Huckabee accused the "Romney people" of circulating the notion that a vote for Huckabee would contribute to a McCain win.
"I want to be make it very clear: a vote for me is a vote for me. A vote for Romney is a vote for Romney. A vote for McCain is a vote for McCain. Anybody who suggests otherwise is trying to put a spin on it."
Continuing, Huckabee questioned Romney's quest to claim the conservative mantle: "If people are looking for a true conservative, somebody who hasn't had a recent change of opinion to become one, I would be the logical choice -in fact the only choice they have."
Although he would have "loved" to have Arnold Schwarzenegger's endorsement, Huckabee seemed to undermine it by challenging the California governor's conservative credentials, and implicitly, McCain's.
"I would never have expected the governor of California to endorse me and, frankly, I'm probably a lot more conservative on a lot more issues than he would have been comfortable with – whether it's the second amendment, or pro-life issue, or marriage amendment issue or any number of things."
Huckabee later said that receiving former Republican candidate Duncan Hunter's endorsement last week probably meant more in the conservative hotbed of San Diego than Schwarzenegger's endorsement of McCain.
He added that he has no intention of quitting the race even though he hasn't won a state since Iowa.

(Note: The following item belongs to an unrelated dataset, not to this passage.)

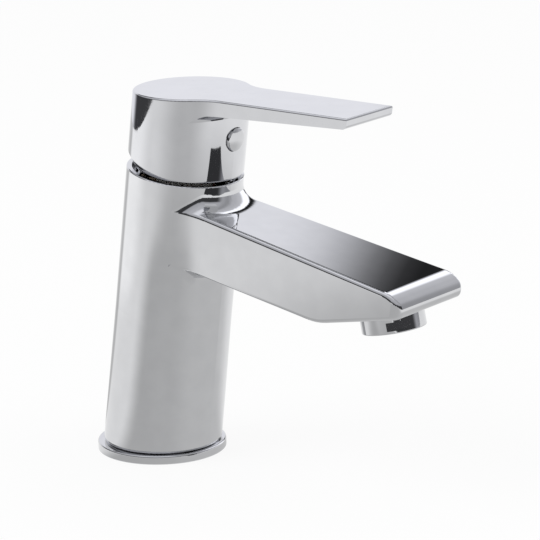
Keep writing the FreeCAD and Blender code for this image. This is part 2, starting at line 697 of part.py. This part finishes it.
def handle():
    """Cap with the lever, the skirt, the stem socket and the screw hole, in the axis frame."""
    above = turned(Part.makeBox(FAR, FAR, FAR, FreeCAD.Vector(-FAR / 2, -FAR / 2, HANDLE_TOP_Z)), -LEAN)
    solid = handle_cap(above).fuse(lever_blade()).cut(above).removeSplitter()

    def at_top(point):
        return tilt(Part.Vertex(point)).Vertexes[0].Point.z > HANDLE_TOP_Z - 0.01

    solid = solid.makeFillet(HANDLE_TOP_EDGE, sharp_edges(solid, at_top))
    cavity = rod(SKIRT_BORE, SKIRT_BOTTOM - OVER, HANDLE_STEP_H + OVER)
    cavity = cavity.fuse(rod(HANDLE_BORE, HANDLE_STEP_H, HANDLE_ROOF).cut(
        block(BOSS_BACK, FAR, BOSS_HALF, BOSS_BOTTOM, FAR)))
    solid = solid.cut(cavity.cut(above))
    pivot = FreeCAD.Vector(0, 0, PIVOT_H)
    sweep = rod(ROTOR_TOP_R + SWEEP_CLEAR, PIVOT_H - HUB_R, ROTOR_TOP + SWEEP_CLEAR)
    for share in (0, 0.5, 1):
        solid = solid.cut(turned(sweep, share * LIFT, pivot))
    socket_half = STEM_W / 2 + GAP
    socket = block(-socket_half, socket_half, socket_half, PIVOT_H, PIVOT_H + STEM_UP + 6 * GAP)
    solid = solid.cut(lean_forward(socket))
    solid = solid.cut(front_rod(SCREW_R + GAP, 0, HANDLE_R))
    return solid.cut(front_rod(PLUG_R + PLUG_CLEAR, PLUG_SEAT_X, HANDLE_R + OVER))


def front_rod(radius, start, end):
    """Rod on the line of the index plug, pointing forward, in the axis frame."""
    return Part.makeCylinder(radius, end - start, FreeCAD.Vector(start, 0, PLUG_H), X_AXIS)


def set_screw():
    screw = front_rod(SCREW_R, SCREW_TIP_X, SCREW_END_X)
    key = hexagon(SCREW_HEX_AF, 0, SCREW_HEX_DEPTH + OVER)
    key.rotate(ORIGIN, Y_AXIS, 90)
    key.translate(FreeCAD.Vector(SCREW_END_X - SCREW_HEX_DEPTH, 0, PLUG_H))
    return screw.cut(key)


def index_plug():
    """Domed button that stands a little proud of the cap."""
    dome_r = (PLUG_R ** 2 + PLUG_DOME ** 2) / (2 * PLUG_DOME)
    dome = Part.makeSphere(dome_r, FreeCAD.Vector(PLUG_FACE_X + PLUG_DOME - dome_r, 0, PLUG_H))
    plug = front_rod(PLUG_R, PLUG_SEAT_X + GAP, PLUG_FACE_X + PLUG_DOME).common(dome)
    rim = [edge for edge in plug.Edges if abs(edge.CenterOfMass.x - PLUG_FACE_X) < 0.01]
    return plug.makeFillet(PLUG_EDGE, rim)


def aerator_housing():
    """Threaded shell with a pair of wrench flats and a notch over each."""
    shell = rod(AERATOR_R, -AERATOR_DROP, AERATOR_RISE)
    exit_edge = [edge for edge in shell.Edges
                 if edge.Closed and abs(edge.CenterOfMass.z + AERATOR_DROP) < 0.01]
    shell = shell.makeFillet(AERATOR_EDGE, exit_edge)
    flat_h = FLAT_BASE - AERATOR_DROP
    notch_h = flat_h + FLAT_H - GAP
    for side in SIDES:
        flat = Part.makeBox(AERATOR_R, 4 * AERATOR_R, FLAT_H,
                            FreeCAD.Vector(FLAT_AF / 2, -2 * AERATOR_R, flat_h))
        notch = Part.makeBox(AERATOR_R, NOTCH_W, -notch_h,
                             FreeCAD.Vector(AERATOR_R - NOTCH_DEPTH, -NOTCH_W / 2, notch_h))
        recess = flat.fuse(notch)
        recess.rotate(ORIGIN, Z_AXIS, FLAT_TURN + 90 * (1 - side))
        shell = shell.cut(recess)
    shell = shell.cut(rod(AERATOR_LIP, -AERATOR_DROP - OVER, AERATOR_RISE))
    return shell.cut(rod(AERATOR_BORE, AERATOR_LIP_T - AERATOR_DROP, AERATOR_RISE + OVER))


def aerator_gasket():
    bottom = AERATOR_RISE + GAP
    return tube(AERATOR_R - 2 * GAP, AERATOR_LIP, bottom, bottom + GASKET_T - GAP)


def aerator_insert():
    """Honeycomb that shapes the stream."""
    bottom = AERATOR_LIP_T - AERATOR_DROP + GAP
    core = rod(AERATOR_BORE - GAP, bottom, bottom + INSERT_H)
    cell = 2 * CELL_R
    pitch = cell + CELL_WALL
    count = math.ceil(AERATOR_R / pitch)
    for row in range(-count, count + 1):
        for column in range(-2 * count, 2 * count + 1):
            x = pitch * (column + 0.5 * row)
            y = pitch * row * math.sin(math.radians(60))
            if math.hypot(x, y) < AERATOR_LIP - cell:
                hole = hexagon(cell, bottom - OVER, bottom + INSERT_H + OVER)
                hole.rotate(ORIGIN, Z_AXIS, 30)
                hole.translate(FreeCAD.Vector(x, y, 0))
                core = core.cut(hole)
    return core


def flow_regulator():
    bottom = AERATOR_LIP_T - AERATOR_DROP + INSERT_H + 2 * GAP
    plate = rod(AERATOR_BORE - GAP, bottom, bottom + REGULATOR_H)
    for step in range(REGULATOR_HOLES):
        angle = 2 * math.pi * step / REGULATOR_HOLES
        plate = plate.cut(rod(REGULATOR_HOLE_R, bottom - OVER, bottom + REGULATOR_H + OVER,
                              REGULATOR_REACH * math.cos(angle), REGULATOR_REACH * math.sin(angle)))
    return plate


def inlet_filter():
    """Shallow perforated cup on top of the regulator."""
    bottom = AERATOR_LIP_T - AERATOR_DROP + INSERT_H + REGULATOR_H + 3 * GAP
    outer = AERATOR_LIP - FILTER_CLEAR
    cup = rod(outer, bottom, bottom + FILTER_H)
    cup = cup.cut(rod(outer - FILTER_WALL, bottom - OVER, bottom + FILTER_H - FILTER_WALL))
    cup = cup.cut(rod(FILTER_HOLE_R, bottom, bottom + FILTER_H + OVER))
    for ring in range(1, FILTER_RINGS + 1):
        for step in range(6 * ring):
            angle = math.pi * step / (3 * ring)
            cup = cup.cut(rod(FILTER_HOLE_R, bottom, bottom + FILTER_H + OVER,
                              ring * FILTER_PITCH * math.cos(angle),
                              ring * FILTER_PITCH * math.sin(angle)))
    return cup


def build():
    """Every piece in its place, by node name."""
    nodes = {
        "base_ring": base_ring(),
        "base_seal": base_seal(),
        "body_casting": body_casting(),
    }
    upright = {
        "cartridge_base": cartridge_base(),
        "port_seals": Part.makeCompound(seal_rings(SEAT_H + GAP / 2, PORT_SEAL_T)),
        "disc_seals": Part.makeCompound(seal_rings(SEAT_H + GAP + BASE_T - PORT_SEAL_T, PORT_SEAL_T)),
        "fixed_disc": fixed_disc(),
        "moving_disc": moving_disc(),
        "disc_carrier": disc_carrier(),
        "cartridge_housing": cartridge_housing(),
        "housing_seal": housing_seal(),
        "retaining_nut": retaining_nut(),
        "limit_ring": limit_ring(),
        "rotor": rotor(),
        "rotor_seal": rotor_seal(),
        "pivot_pin": pivot_pin(),
        "stem": stem(),
        "handle": handle(),
        "set_screw": set_screw(),
        "index_plug": index_plug(),
    }
    aerator = {
        "aerator_housing": aerator_housing(),
        "aerator_gasket": aerator_gasket(),
        "aerator_insert": aerator_insert(),
        "flow_regulator": flow_regulator(),
        "inlet_filter": inlet_filter(),
    }
    nodes.update({name: tilt(shape) for name, shape in upright.items()})
    nodes.update({name: on_seat(shape) for name, shape in aerator.items()})
    return nodes


os.makedirs("parts", exist_ok=True)
for name, shape in build().items():
    if not shape.isValid():
        raise ValueError(name + " is not a valid shape")
    shape.exportStep("parts/" + name + ".step")
    print(name, len(shape.Solids), round(shape.Volume, 1))
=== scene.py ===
"""Looks of a single-lever basin mixer: finishes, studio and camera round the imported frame."""
import logging
import math
from dataclasses import dataclass, field
from enum import Enum

import bmesh
import bpy
from mathutils import Matrix, Vector

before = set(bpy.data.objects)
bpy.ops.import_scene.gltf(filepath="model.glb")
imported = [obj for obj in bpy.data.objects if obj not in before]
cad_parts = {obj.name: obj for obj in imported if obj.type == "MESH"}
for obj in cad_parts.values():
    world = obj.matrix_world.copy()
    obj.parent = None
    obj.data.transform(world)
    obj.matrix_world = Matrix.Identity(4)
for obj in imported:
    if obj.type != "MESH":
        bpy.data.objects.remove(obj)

log = logging.getLogger("basin_mixer")
Colour = tuple[float, float, float]
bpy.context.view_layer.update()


class Wear(Enum):
    """How much handling a surface shows."""

    SEALED = 0.2
    CLEAN = 0.6
    HANDLED = 1.0


class NodeSheet:
    """Small helper that builds the node tree of one material."""

    def __init__(self, name: str) -> None:
        """Start a material with an empty tree and an output."""
        self.material = bpy.data.materials.new(name)
        self.material.use_nodes = True
        self.tree = self.material.node_tree
        self.tree.nodes.clear()
        self.output = self.add("ShaderNodeOutputMaterial")

    def add(self, kind: str, **settings: object) -> bpy.types.Node:
        """Add a node.

        Args:
            kind: Blender's name of the node type.
            settings: attributes set on the node.

        Returns:
            The new node.
        """
        node = self.tree.nodes.new(kind)
        for key, value in settings.items():
            setattr(node, key, value)
        return node

    def link(self, source: bpy.types.NodeSocket, target: bpy.types.NodeSocket) -> None:
        """Join two sockets."""
        self.tree.links.new(source, target)

    def number(self, operation: str, first: object, second: object) -> bpy.types.NodeSocket:
        """Do arithmetic on two values, each a socket or a number.

        Returns:
            The result's socket.
        """
        node = self.add("ShaderNodeMath", operation=operation)
        for index, value in enumerate((first, second)):
            if isinstance(value, bpy.types.NodeSocket):
                self.link(value, node.inputs[index])
            else:
                node.inputs[index].default_value = value
        return node.outputs[0]

    def noise(self, scale: float, detail: float, stretch: Colour = (1, 1, 1)) -> bpy.types.NodeSocket:
        """Noise on Object coordinates.

        Args:
            scale: features per metre.
            detail: octaves.
            stretch: scale of the coordinates along each axis.

        Returns:
            The noise value's socket.
        """
        where = self.add("ShaderNodeTexCoord")
        mapping = self.add("ShaderNodeMapping")
        mapping.inputs["Scale"].default_value = stretch
        noise = self.add("ShaderNodeTexNoise")
        noise.inputs["Scale"].default_value = scale
        noise.inputs["Detail"].default_value = detail
        self.link(where.outputs["Object"], mapping.inputs["Vector"])
        self.link(mapping.outputs["Vector"], noise.inputs["Vector"])
        return noise.outputs["Fac"]

    def spread(self, value: bpy.types.NodeSocket, low: float, high: float) -> bpy.types.NodeSocket:
        """Map a 0 to 1 value, most of it near the middle, onto a range.

        Returns:
            The mapped value's socket.
        """
        node = self.add("ShaderNodeMapRange")
        node.inputs["From Min"].default_value = 0.3
        node.inputs["From Max"].default_value = 0.7
        node.inputs["To Min"].default_value = low
        node.inputs["To Max"].default_value = high
        self.link(value, node.inputs["Value"])
        return node.outputs["Result"]

    def blend(self, value: bpy.types.NodeSocket, low: Colour, high: Colour) -> bpy.types.NodeSocket:
        """Colour between two ends, by a value.

        Returns:
            The colour's socket.
        """
        ramp = self.add("ShaderNodeValToRGB")
        ramp.color_ramp.elements[0].position = 0.35
        ramp.color_ramp.elements[1].position = 0.65
        ramp.color_ramp.elements[0].color = (*low, 1)
        ramp.color_ramp.elements[1].color = (*high, 1)
        self.link(value, ramp.inputs["Fac"])
        return ramp.outputs["Color"]

    def ramp(self, value: bpy.types.NodeSocket, stops: list[tuple[float, float]]) -> bpy.types.NodeSocket:
        """Grey value along a smooth ramp.

        Args:
            value: socket that runs from 0 to 1.
            stops: position and brightness of each stop.

        Returns:
            The ramp's colour socket.
        """
        node = self.add("ShaderNodeValToRGB")
        node.color_ramp.interpolation = "EASE"
        elements = node.color_ramp.elements
        while len(elements) < len(stops):
            elements.new(0.5)
        for element, (position, level) in zip(elements, stops):
            element.position = position
            element.color = (level, level, level, 1)
        self.link(value, node.inputs["Fac"])
        return node.outputs["Color"]

    def bump(self, height: bpy.types.NodeSocket, depth: float, strength: float) -> bpy.types.NodeSocket:
        """Turn a height into a surface normal.

        Args:
            height: socket with a 0 to 1 height.
            depth: metres between 0 and 1.
            strength: share of the effect.

        Returns:
            The normal's socket.
        """
        node = self.add("ShaderNodeBump")
        node.inputs["Strength"].default_value = strength
        node.inputs["Distance"].default_value = depth
        self.link(height, node.inputs["Height"])
        return node.outputs["Normal"]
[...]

"I am not a quitter," said Huckabee. "I did not get to where I am in life by quitting. Sometimes you can't win the game but the only way you can surely lose it is by walking off the field before the clock ends," said Huckabee
"I was in it when nobody thought I could be, I stayed in it when nobody thought I could. I continue to march on even when the de-facto-absolutely-guaranteed-frontrunner-going-to-win-the-nomination-going-to-be-the-next-president-kind-of-guys were so out in front of me that people didn't take me seriously."

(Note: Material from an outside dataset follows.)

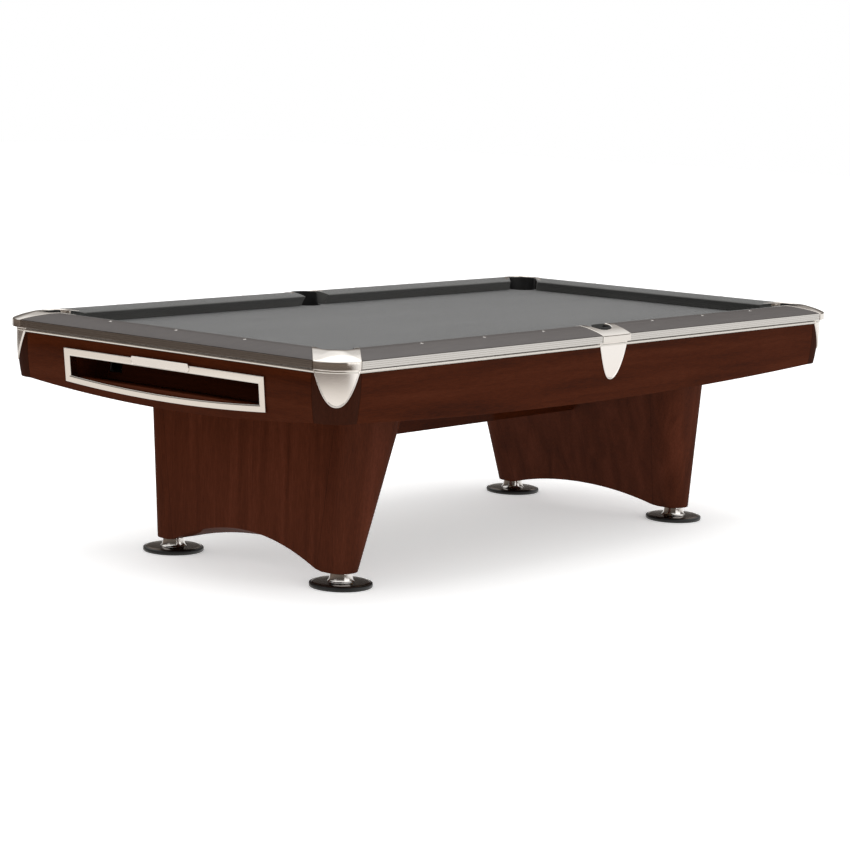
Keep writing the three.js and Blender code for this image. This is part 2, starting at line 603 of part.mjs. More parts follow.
// Open-topped box behind the frame, where the balls collect.
function addBallBox() {
  const { back, wall, floorTop, top, halfWidth: half } = BALL_BOX;
  const front = -(halfLength - APRON_BACK_INSET - GAP);
  const shell = block([front, back + wall], [-half - wall, half + wall], [floorTop - wall, top]);
  const room = block([front - OUTSIDE, back], [-half, half], [floorTop, top + OUTSIDE]);
  const notches = joined([1, -1].map((sy) => notch(sy, [back - OUTSIDE, back + OUTSIDE])));
  addPiece('ball_box', shell.subtract(room).subtract(notches), materials.wood);
}

// Trough that catches the balls under the pockets and rolls them to the ball box. A strip ties
// the cross troughs of the two sides together.
function addTrough() {
  const { middle, innerWidth, wall, height, floorFoot, slope } = TROUGH;
  const { x: crossX, innerWidth: crossWidth, slope: crossSlope, lean } = CROSS_TROUGH;
  const along = ([from, to], rise, extra, depth) => {
    const half = innerWidth / 2 + extra;
    const bar = block([from, to], [middle - half, middle + half], depth);
    return moved(sloping(bar, { x: rise }), 0, 0, floorFoot - rise * crossX);
  };
  const across = ([from, to], extra, depth) => {
    const half = crossWidth / 2 + extra;
    const bar = block([crossX - half, crossX + half], [from, to], depth);
    return moved(sloping(bar, { x: lean, y: crossSlope }), 0, 0, crossFloor(0) - lean * crossX);
  };
  const run = (extra, inset, depth) => joined([
    along([crossX, TROUGH_ENDS.head - inset], slope, extra, depth),
    along([TROUGH_ENDS.foot + inset, crossX], TROUGH_ENDS.footSlope, extra, depth),
    across([NOTCH.y - NOTCH.width / 2 - wall + inset, middle], extra, depth),
  ]);
  const both = (side) => side.add(side.mirror([0, 1, 0]));
  const tie = across([0, NOTCH.y], wall, [-wall, 0]);
  const outside = both(run(wall, 0, [-wall, height]).add(tie));
  const inside = both(run(0, wall, [0, 2 * height]));
  const notches = joined([1, -1].map((sy) => notch(sy, [crossX - crossWidth, crossX])));
  addPiece('ball_trough', outside.subtract(inside).subtract(notches), materials.blackPlastic);
}

// Pocket liners: a sleeve in each pocket, open towards the bed above the cloth.
function sleeve(centre, radius) {
  const inside = cylinder(radius - LINER_WALL, centre, UNDER_RAILS, 40);
  return cylinder(radius, centre, [LINER_BOTTOM, LINER_TOP], 40).subtract(inside);
}

function addLiners() {
  const aboveCloth = [CLOTH_TOP - LINER_LIP, TALL[1]];
  for (const corner of CORNERS) {
    const centre = onDiagonal(corner, CORNER_POCKET_SETBACK, 0);
    const radius = POCKET_RADIUS + 2 * CAP_THROAT;
    const mouth = cylinder(radius, centre, aboveCloth).add(
      upright(onPocket(corner, [0, MOUTH_REACH], radius), aboveCloth),
    );
    const behind = upright(onPocket(corner, [-CORNER_RADIUS, LINER_FRONT], CORNER_CAP_HALF_WIDTH), TALL);
    const liner = sleeve(centre, POCKET_RADIUS - LINER_SLACK).subtract(mouth.subtract(behind));
    addPiece(`pocket_liner_${corner.name}`, liner, materials.blackRubber);
  }
  for (const sy of [1, -1]) {
    const y = sy * (FIELD_WIDTH / 2 + SIDE_POCKET_SETBACK);
    const towardsBed = between(y - sy * LINER_FRONT, y - sy * SIDE_MOUTH_REACH);
    const opening = block([-SIDE_POCKET_RADIUS, SIDE_POCKET_RADIUS], towardsBed, aboveCloth);
    const liner = sleeve([0, y], SIDE_POCKET_RADIUS - LINER_SLACK).subtract(opening);
    addPiece(`pocket_liner_side_${sy > 0 ? 'left' : 'right'}`, liner, materials.blackRubber);
  }
}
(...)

"But today, Rudy Giuliani is not in the race, Fred Thompson is not in the race ... A bunch of folks have fallen to the wayside, and I'm still here. So, I plan to still be here."
Meantime, Huckabee said he had raised an additional $3.5 million in January after starting the year with just over $650,000 on hand. He emphasized how much the campaign had done with so little money. Huckabee also skewered Romney for spending "tens of millions of dollars to have the same market share as me."
"Under anybody's business model, that's not a very efficient or effective operation," he said. "If you have an MBA from Harvard, and you believe in trying to figure out the best way to build market share and you spend an enormous amount of money and you have a competitor spends a very small amount of money, but he's able to reach the same market share, it may say that that person has a more sellable product than you do. So maybe it would be appropriate to go out of business and merge your business with the one that has the more efficient model."